# Recorded data
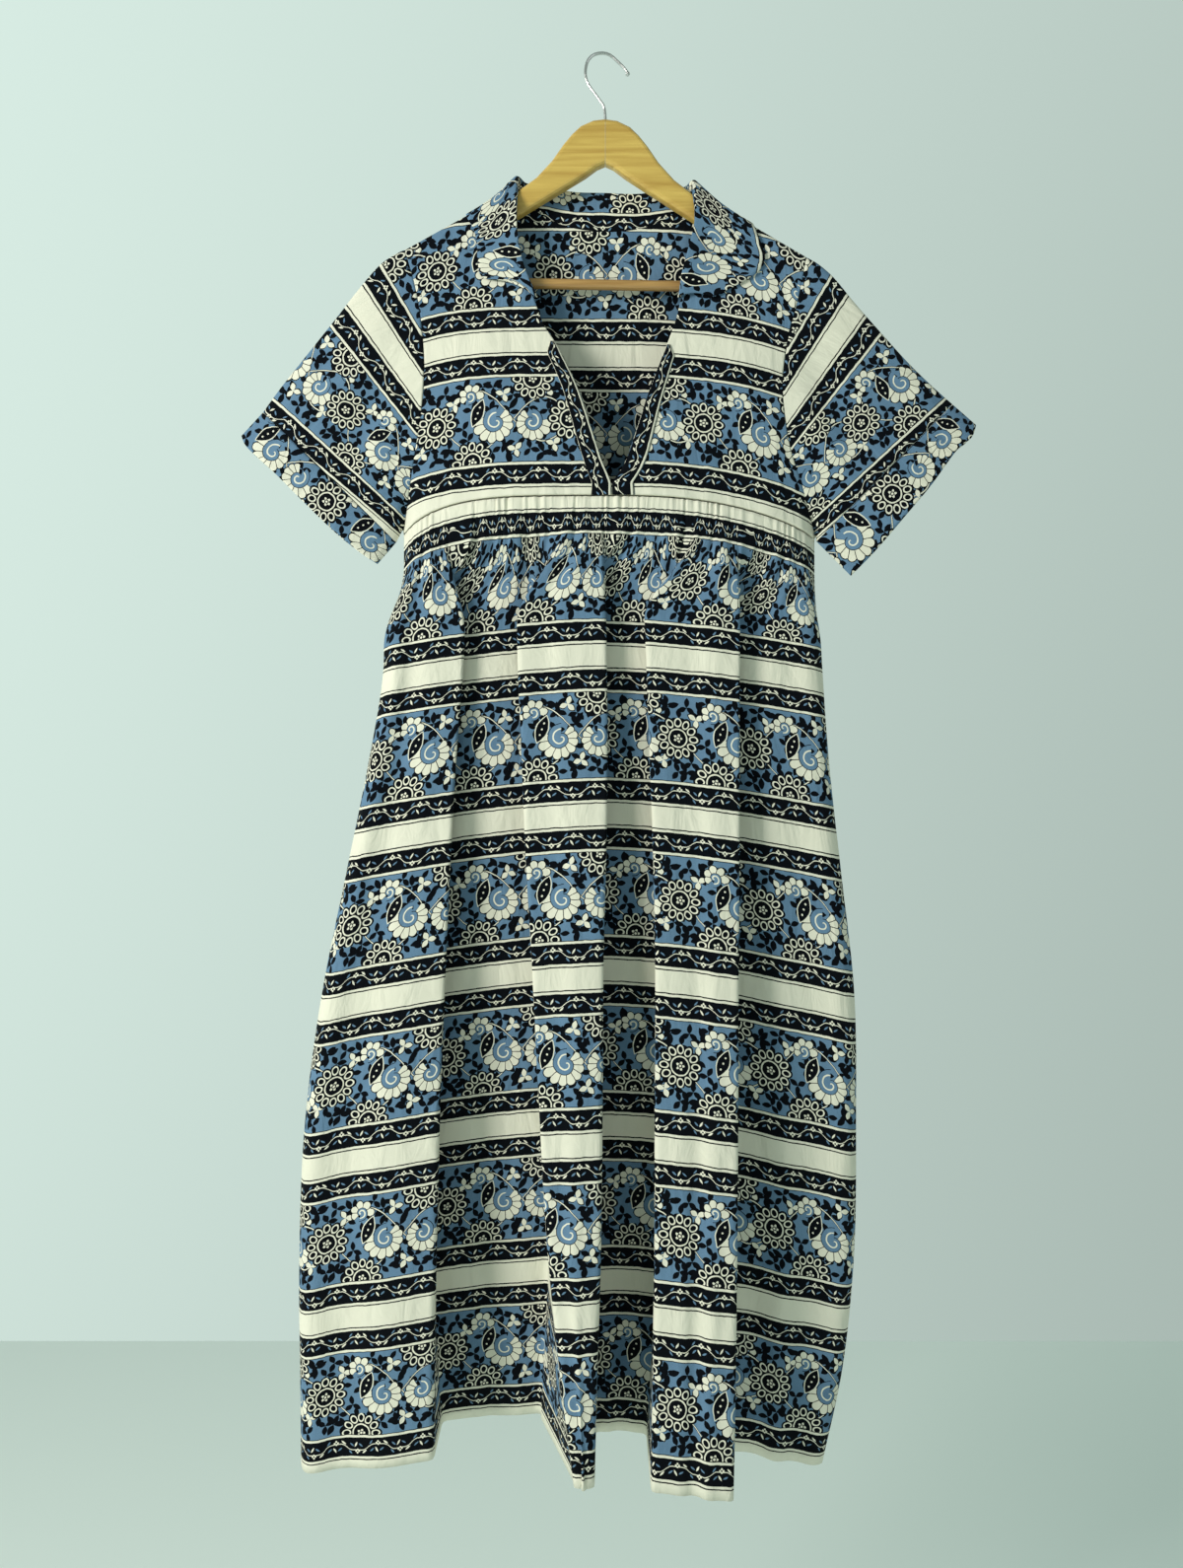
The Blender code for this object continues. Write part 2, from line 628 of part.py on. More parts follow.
def sleeve(side, look):
    """The sleeve up to its cuff strip. Its head follows the armhole."""
    hole = armhole(side)
    top = path_through(SLEEVE_TOP_LEFT if side < 0 else SLEEVE_TOP_RIGHT)
    under = path_through(UNDERARM_LEFT if side < 0 else UNDERARM_RIGHT)
    out = np.array([side * ARMHOLE_GAP, 0])

    def start(down):
        ends = (top(0) - hole(0)) * (1 - down) + (under(0) - hole(1)) * down
        return hole(down) + ends + out * 4 * down * (1 - down)

    def end(down):
        return top(1) + (under(1) - top(1)) * down

    def start_depths(face, down):
        x, z = hole(down)
        return panel_depth(face, x, z)

    surface = sleeve_surface(side, start, end, start_depths, flat_depth, top, under)
    name = "sleeve_left" if side < 0 else "sleeve_right"
    points, faces = tube(side, surface, SLEEVE_STEPS)
    normals = {}
    for k in range(SLEEVE_RING):
        turn = 2 * math.pi * k / SLEEVE_RING
        down = (1 - math.cos(turn)) / 2
        face = FRONT if turn < math.pi else BACK
        normal = armhole_normal(face, side, down)
        lower = -6 * max(down - 0.9, 0) * 10
        normals[k] = (0, normal[1], normal[2] + lower)
    return cloth(name, points, faces, look, normals)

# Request
Exactly as they stand, set down the lines from the top of the data through the line with "return panel_depth(face, x, z)".

# The solution
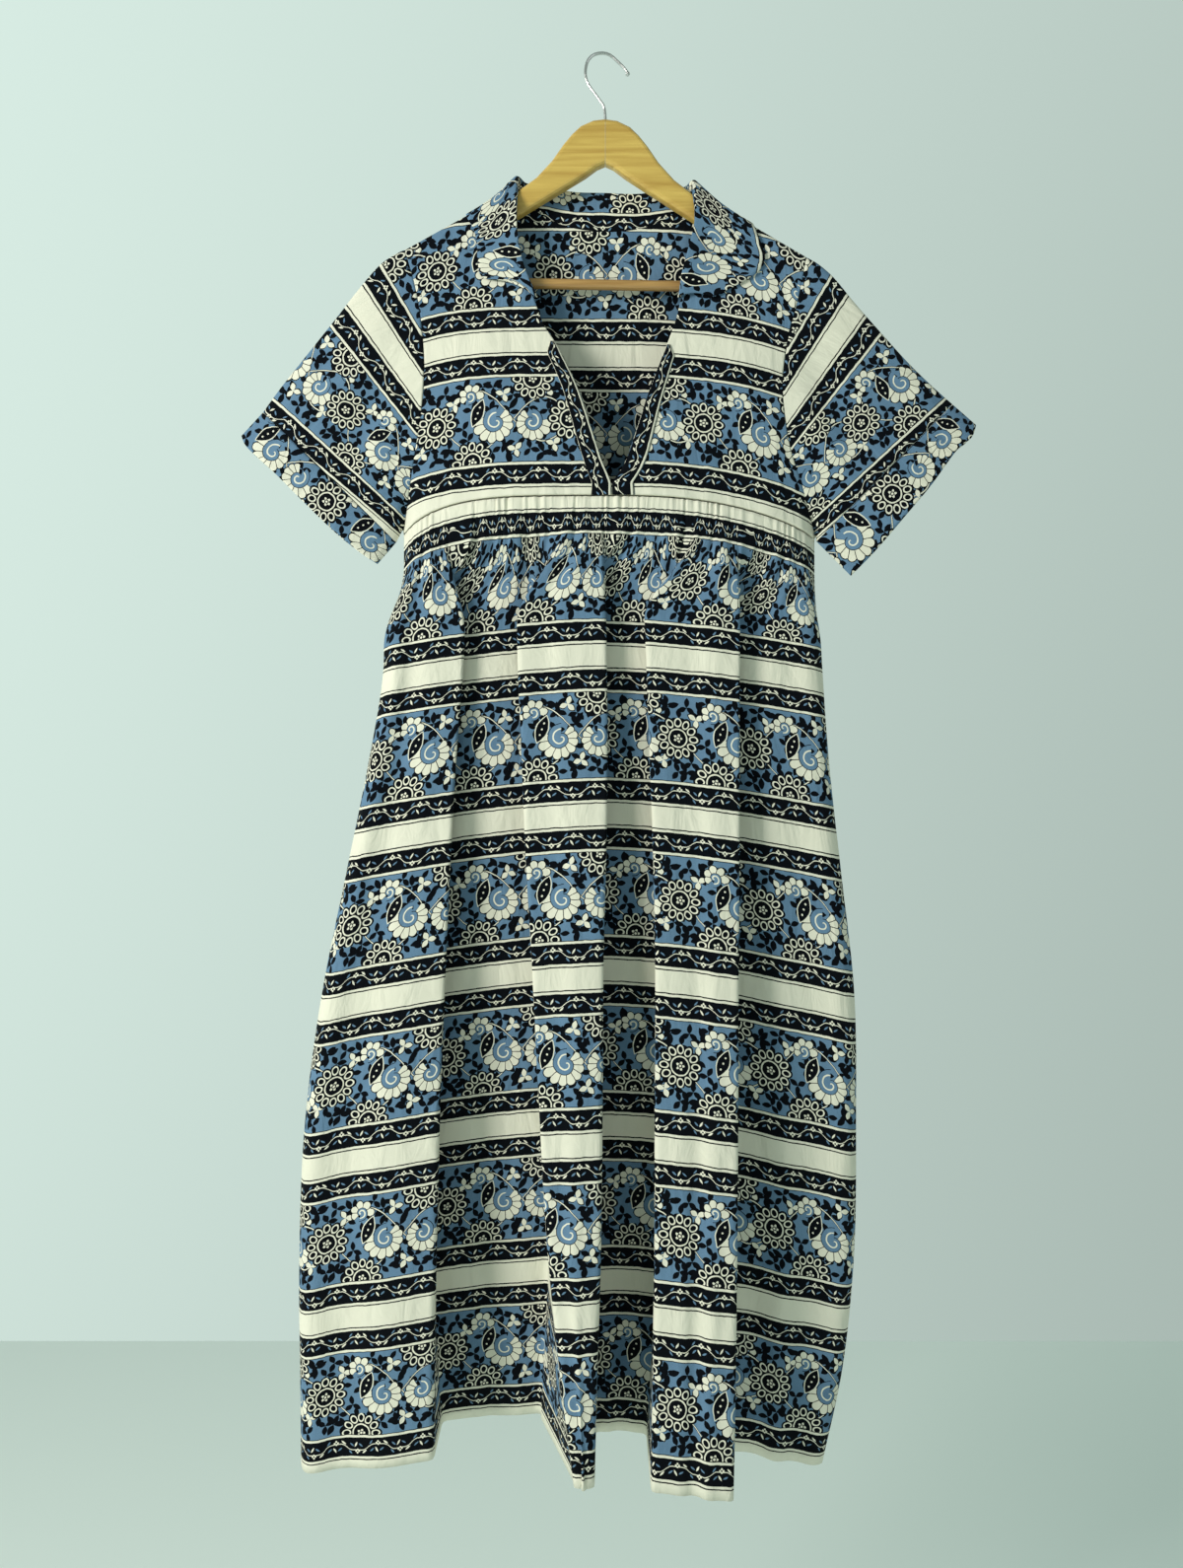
The Blender code for this object continues. Write part 2, from line 628 of part.py on. More parts follow.
def sleeve(side, look):
    """The sleeve up to its cuff strip. Its head follows the armhole."""
    hole = armhole(side)
    top = path_through(SLEEVE_TOP_LEFT if side < 0 else SLEEVE_TOP_RIGHT)
    under = path_through(UNDERARM_LEFT if side < 0 else UNDERARM_RIGHT)
    out = np.array([side * ARMHOLE_GAP, 0])

    def start(down):
        ends = (top(0) - hole(0)) * (1 - down) + (under(0) - hole(1)) * down
        return hole(down) + ends + out * 4 * down * (1 - down)

    def end(down):
        return top(1) + (under(1) - top(1)) * down

    def start_depths(face, down):
        x, z = hole(down)
        return panel_depth(face, x, z)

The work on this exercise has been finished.